Era un ragazzone di 32 anni che al grigioverde ci era arrivato per osmosi, vocazione e slancio. In ruolo matricolare del 151mo Reggimento, aveva un padre maresciallo ed un fratello che aveva scelto la “Ferrea Mole”. Francesco Olla era ed è infatti un carrista ed oggi è il generale comandante dell’Esercito in Sardegna. Vite dedicate, vite sudate, a volte vite perse e sperse nella sinfonia ipocrita di una riconoscenza che sappiamo mettere bene su carta o web una volta l’anno, ma che a volte rimane fuori dal nostro cuore.

Come in una cartucciera, noi tiriamo fuori all’occorrenza la nostra lacrima di calendario e piangiamo i nostri morti. Tuttavia ed a volte non li sentiamo veramente come nostri. Non nella pienezza del possesso di ciò che ci hanno lasciato tra i brandelli di quel che hanno dato.

Nessun Oro al Valor Militare

Foto: Carlo Lannutti © Imagoeconomica

Se siamo pacifisti li consideriamo vittime inutili di una politica piegata. Se siamo aggressivisti li consideriamo vittime utili per additare un nemico che sposi le nostre ideologie. E se siamo impegnati a vivere senza essere stati congiunti di quei martiri li consideriamo vittime di una Storia che ci dà l’usta su Facebook per essere solennemente “sul pezzo”.

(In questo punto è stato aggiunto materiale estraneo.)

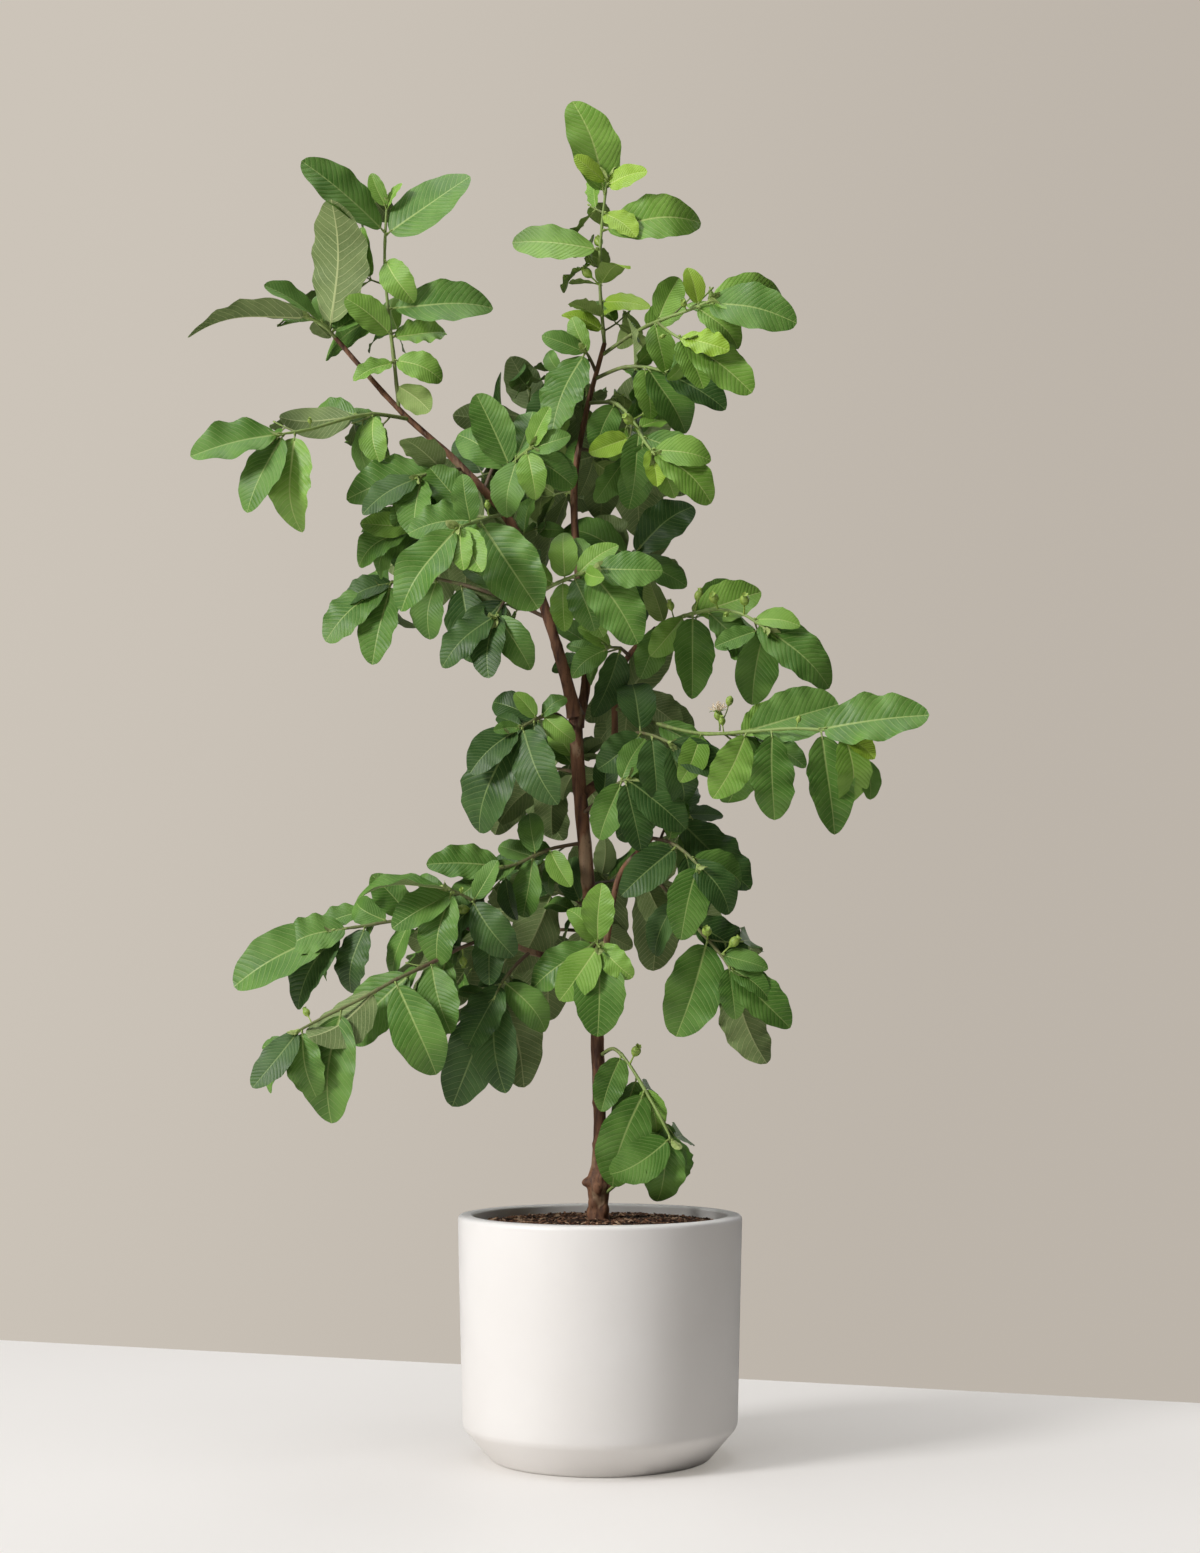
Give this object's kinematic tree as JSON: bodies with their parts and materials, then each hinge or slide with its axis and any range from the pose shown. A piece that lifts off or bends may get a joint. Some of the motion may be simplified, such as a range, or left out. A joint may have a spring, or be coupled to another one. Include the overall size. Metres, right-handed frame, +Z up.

Lo Stato non ci aiuta: nessuno di quei morti, tra quelli in divisa, ebbe l’Oro Militare al Valore. A chi si dà l’Oro al Valor Militare? A “coloro i quali, per compiere un atto di ardimento che avrebbe potuto omettersi senza mancare al dovere ed all’onore, abbiano affrontato scientemente, con insigne coraggio e con felice iniziativa, un grave e manifesto rischio personale in imprese belliche”.

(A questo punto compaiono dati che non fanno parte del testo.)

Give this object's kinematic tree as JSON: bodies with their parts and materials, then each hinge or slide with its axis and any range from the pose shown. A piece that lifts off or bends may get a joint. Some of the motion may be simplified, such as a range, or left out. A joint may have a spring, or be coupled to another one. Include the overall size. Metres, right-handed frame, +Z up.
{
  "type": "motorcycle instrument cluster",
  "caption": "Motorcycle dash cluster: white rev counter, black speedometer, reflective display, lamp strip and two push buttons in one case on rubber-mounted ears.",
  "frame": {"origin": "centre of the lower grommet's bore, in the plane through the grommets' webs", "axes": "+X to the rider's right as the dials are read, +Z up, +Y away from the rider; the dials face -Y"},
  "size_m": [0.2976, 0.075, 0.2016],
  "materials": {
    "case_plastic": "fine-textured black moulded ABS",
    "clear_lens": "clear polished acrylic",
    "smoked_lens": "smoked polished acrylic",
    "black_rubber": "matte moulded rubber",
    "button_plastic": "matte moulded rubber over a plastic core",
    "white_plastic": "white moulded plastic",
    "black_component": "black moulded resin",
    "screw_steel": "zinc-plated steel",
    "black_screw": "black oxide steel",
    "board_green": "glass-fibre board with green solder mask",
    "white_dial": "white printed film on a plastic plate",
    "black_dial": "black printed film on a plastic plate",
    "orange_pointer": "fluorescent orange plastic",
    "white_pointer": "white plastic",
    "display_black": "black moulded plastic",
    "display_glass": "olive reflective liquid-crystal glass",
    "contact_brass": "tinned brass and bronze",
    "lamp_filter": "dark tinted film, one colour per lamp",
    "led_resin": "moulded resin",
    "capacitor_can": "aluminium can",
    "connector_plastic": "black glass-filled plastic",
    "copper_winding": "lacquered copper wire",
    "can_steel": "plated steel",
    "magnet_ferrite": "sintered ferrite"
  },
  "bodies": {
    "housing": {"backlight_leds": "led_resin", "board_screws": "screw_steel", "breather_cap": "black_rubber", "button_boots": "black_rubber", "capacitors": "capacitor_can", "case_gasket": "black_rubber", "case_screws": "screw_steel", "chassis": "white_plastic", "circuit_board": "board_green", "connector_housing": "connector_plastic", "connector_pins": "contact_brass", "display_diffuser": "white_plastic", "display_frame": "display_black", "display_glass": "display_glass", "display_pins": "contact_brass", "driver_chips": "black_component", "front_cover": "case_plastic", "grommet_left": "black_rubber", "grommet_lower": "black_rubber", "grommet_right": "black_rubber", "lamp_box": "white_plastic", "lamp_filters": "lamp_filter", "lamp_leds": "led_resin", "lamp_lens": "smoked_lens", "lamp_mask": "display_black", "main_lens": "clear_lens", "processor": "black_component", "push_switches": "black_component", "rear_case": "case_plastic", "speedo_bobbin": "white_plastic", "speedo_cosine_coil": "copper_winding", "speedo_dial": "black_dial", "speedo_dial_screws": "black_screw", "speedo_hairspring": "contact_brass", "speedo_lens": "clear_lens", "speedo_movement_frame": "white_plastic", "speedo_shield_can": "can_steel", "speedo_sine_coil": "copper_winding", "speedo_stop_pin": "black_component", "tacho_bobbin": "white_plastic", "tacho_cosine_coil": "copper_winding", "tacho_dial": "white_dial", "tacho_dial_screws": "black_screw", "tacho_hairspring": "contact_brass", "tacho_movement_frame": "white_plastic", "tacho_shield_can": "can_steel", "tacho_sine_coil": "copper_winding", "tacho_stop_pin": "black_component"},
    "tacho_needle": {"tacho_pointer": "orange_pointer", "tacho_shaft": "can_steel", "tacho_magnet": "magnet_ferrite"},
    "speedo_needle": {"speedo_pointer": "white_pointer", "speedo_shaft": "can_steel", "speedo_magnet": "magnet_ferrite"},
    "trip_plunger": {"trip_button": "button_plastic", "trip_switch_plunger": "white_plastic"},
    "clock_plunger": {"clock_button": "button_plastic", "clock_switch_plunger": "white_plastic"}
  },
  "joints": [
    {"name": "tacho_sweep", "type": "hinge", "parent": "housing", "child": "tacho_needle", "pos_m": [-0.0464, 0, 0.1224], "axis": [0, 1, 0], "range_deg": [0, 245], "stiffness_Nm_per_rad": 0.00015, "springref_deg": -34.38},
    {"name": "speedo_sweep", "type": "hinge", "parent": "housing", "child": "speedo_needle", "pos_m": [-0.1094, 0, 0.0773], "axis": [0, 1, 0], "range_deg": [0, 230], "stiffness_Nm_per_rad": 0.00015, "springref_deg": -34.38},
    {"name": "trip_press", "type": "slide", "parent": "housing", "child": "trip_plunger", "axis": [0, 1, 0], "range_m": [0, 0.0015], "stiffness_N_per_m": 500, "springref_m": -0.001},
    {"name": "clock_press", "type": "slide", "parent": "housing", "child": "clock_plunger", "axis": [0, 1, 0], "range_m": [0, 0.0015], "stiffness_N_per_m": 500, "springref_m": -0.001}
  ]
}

Tradotto: quelli di Nassiriya erano lì e sono morti sì nell’adempimento del dovere ma non in seguito ad una scelta che è andata oltre il dovere.

Sa di fuffa e fa venir voglia di cantare. Cantare “Dimonios” per Silvio e gli altri, a squarciagola. E sputare in faccia ai burocrati ciechi quel verso: “Sà fide nòstra no-là pagat dinàri, ajò, Dimònios! Avanti forza pàris”. Insieme.